The wide world of VoIP has enough strange terms and acronyms that we often wonder if there ought to be an officially published Jargon-to-English dictionary. And like many terms in that dictionary, OAuth falls under the “You Definitely Know What This Is, You Just Didn’t Know Its Name” Category.
In short, OAuth is that neat little tool that lets you sign in to third-party websites via existing account logins, such as Google or Facebook. You grant the third-party website access to your information stored on those accounts without handing over your password.
OAuth started in the mid-2000s when the social bookmarking website Ma.gnolia needed to authenticate widget access, and Twitter was working on its OpenID. One happy collaboration later, OAuth was both born and widely supported among the IETF (Internet Engineering Task Force, aka the folks who decide which bits of the Internet are official protocol). OAuth 1.0 dropped in 2010.
Authorize, not Authenticate
OAuth uses other site logins to authorize data sharing. It does not authenticate, i.e., prove that you are actually the person behind the credentials. Rather, by using external logins, OAuth provides an authentication token to the new website, allowing it to use your data as you authorized without granting full access to your account.
A common analogy found around the Web is the valet key. You pass off the key to the valet, authorizing him to move and park your car but not access locked areas like the trunk or glove box.
One of the most common OAuth options is to sign in with an existing Google account. This is particularly helpful for work emails that don’t end in @gmail.com but are Gmail accounts.
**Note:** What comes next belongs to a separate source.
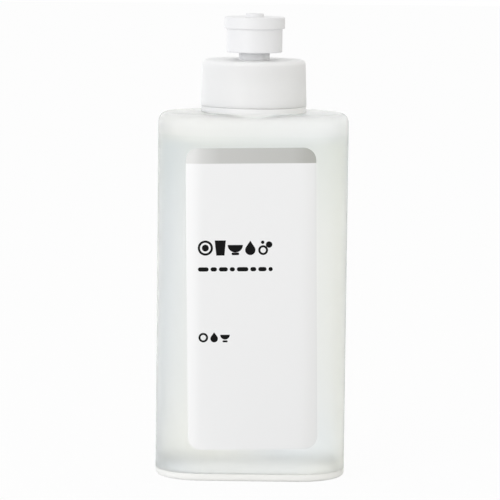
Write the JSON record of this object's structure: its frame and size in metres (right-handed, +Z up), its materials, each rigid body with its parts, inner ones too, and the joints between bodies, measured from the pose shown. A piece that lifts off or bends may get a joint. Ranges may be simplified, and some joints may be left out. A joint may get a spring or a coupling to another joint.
{
  "type": "dish soap bottle",
  "caption": "Frosted see-through dish soap bottle of rounded-rectangle plan, with liquid inside, a front label, a screw cap and a push-pull spout.",
  "frame": {"origin": "middle of the base, on the surface that the bottle stands on", "axes": "+Z up along the neck's axis, +X to the right as the label is read, -Y out of the front label"},
  "size_m": [0.0898, 0.0522, 0.2193],
  "materials": {
    "frosted_shell": "frosted, see-through, uncoloured polyethylene",
    "liquid": "clear liquid",
    "label_film": "glossy film, white with a grey band along its top",
    "liner_foam": "closed-cell foam",
    "cap_plastic": "satin, see-through, uncoloured polypropylene",
    "spout_plastic": "satin opaque white"
  },
  "bodies": {
    "bottle": {"bottle_shell": "frosted_shell", "detergent": "liquid", "front_label": "label_film"},
    "washer": {"cap_liner": "liner_foam"},
    "cap": {"screw_cap": "cap_plastic"},
    "spout": {"push_pull_spout": "spout_plastic"}
  },
  "joints": [
    {"name": "cap_lift", "type": "slide", "parent": "bottle", "child": "washer", "axis": [0, 0, 1], "range_m": [0, 0.01]},
    {"name": "cap_turn", "type": "hinge", "parent": "washer", "child": "cap", "pos_m": [0, 0, 0.19], "axis": [0, 0, 1], "range_deg": [0, 720]},
    {"name": "spout_pull", "type": "slide", "parent": "cap", "child": "spout", "axis": [0, 0, 1], "range_m": [0, 0.005]}
  ],
  "couplings": [
    {"joint": "cap_lift", "follows": "cap_turn", "m_per_rad": 0.00079577}
  ]
}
Another common OAuth option, again partial to work accounts, is Slack. This makes perfect sense as an OAuth login for other work accounts like your VoIP login or Twitter tools since only current employees should have Slack credentials.
Published in 2012, OAuth 2.0 is so different from 1.0 that they’re not compatible with each other. With the goal of increasing interoperability among websites, 2.0 is scalable, with twice the number of flows to accommodate various app requirements.
Most notably, it intentionally does not support security features like encryption. CSO Online explains in more detail, but 2.0 expects those implementing it to use external protections like Transport Layer Security, something you should recognize as part of SSL—a vital security feature for any website.
Similar to vs. Sounds Like
These terms often come up when discussing OAuth. Some are related, and some just sound the same. Here’s your guide:
OpenID: An authentication protocol complementary to but fully distinct from OAuth, which is an authorization standard that can be used as part of an authentication protocol.
OpenID Connect (OIDC): An authentication standard layered on top of OAuth 2.0. Directly related to OAuth.
OATH: The initiative for building an open architecture to promote stronger authorization across the board. Unrelated to OAuth, which is a standard.
XACML: A standard for authorization policy that defines the language, architecture, and a processing model. Unrelated to OAuth, but OAuth can be used in conjunction with XACML.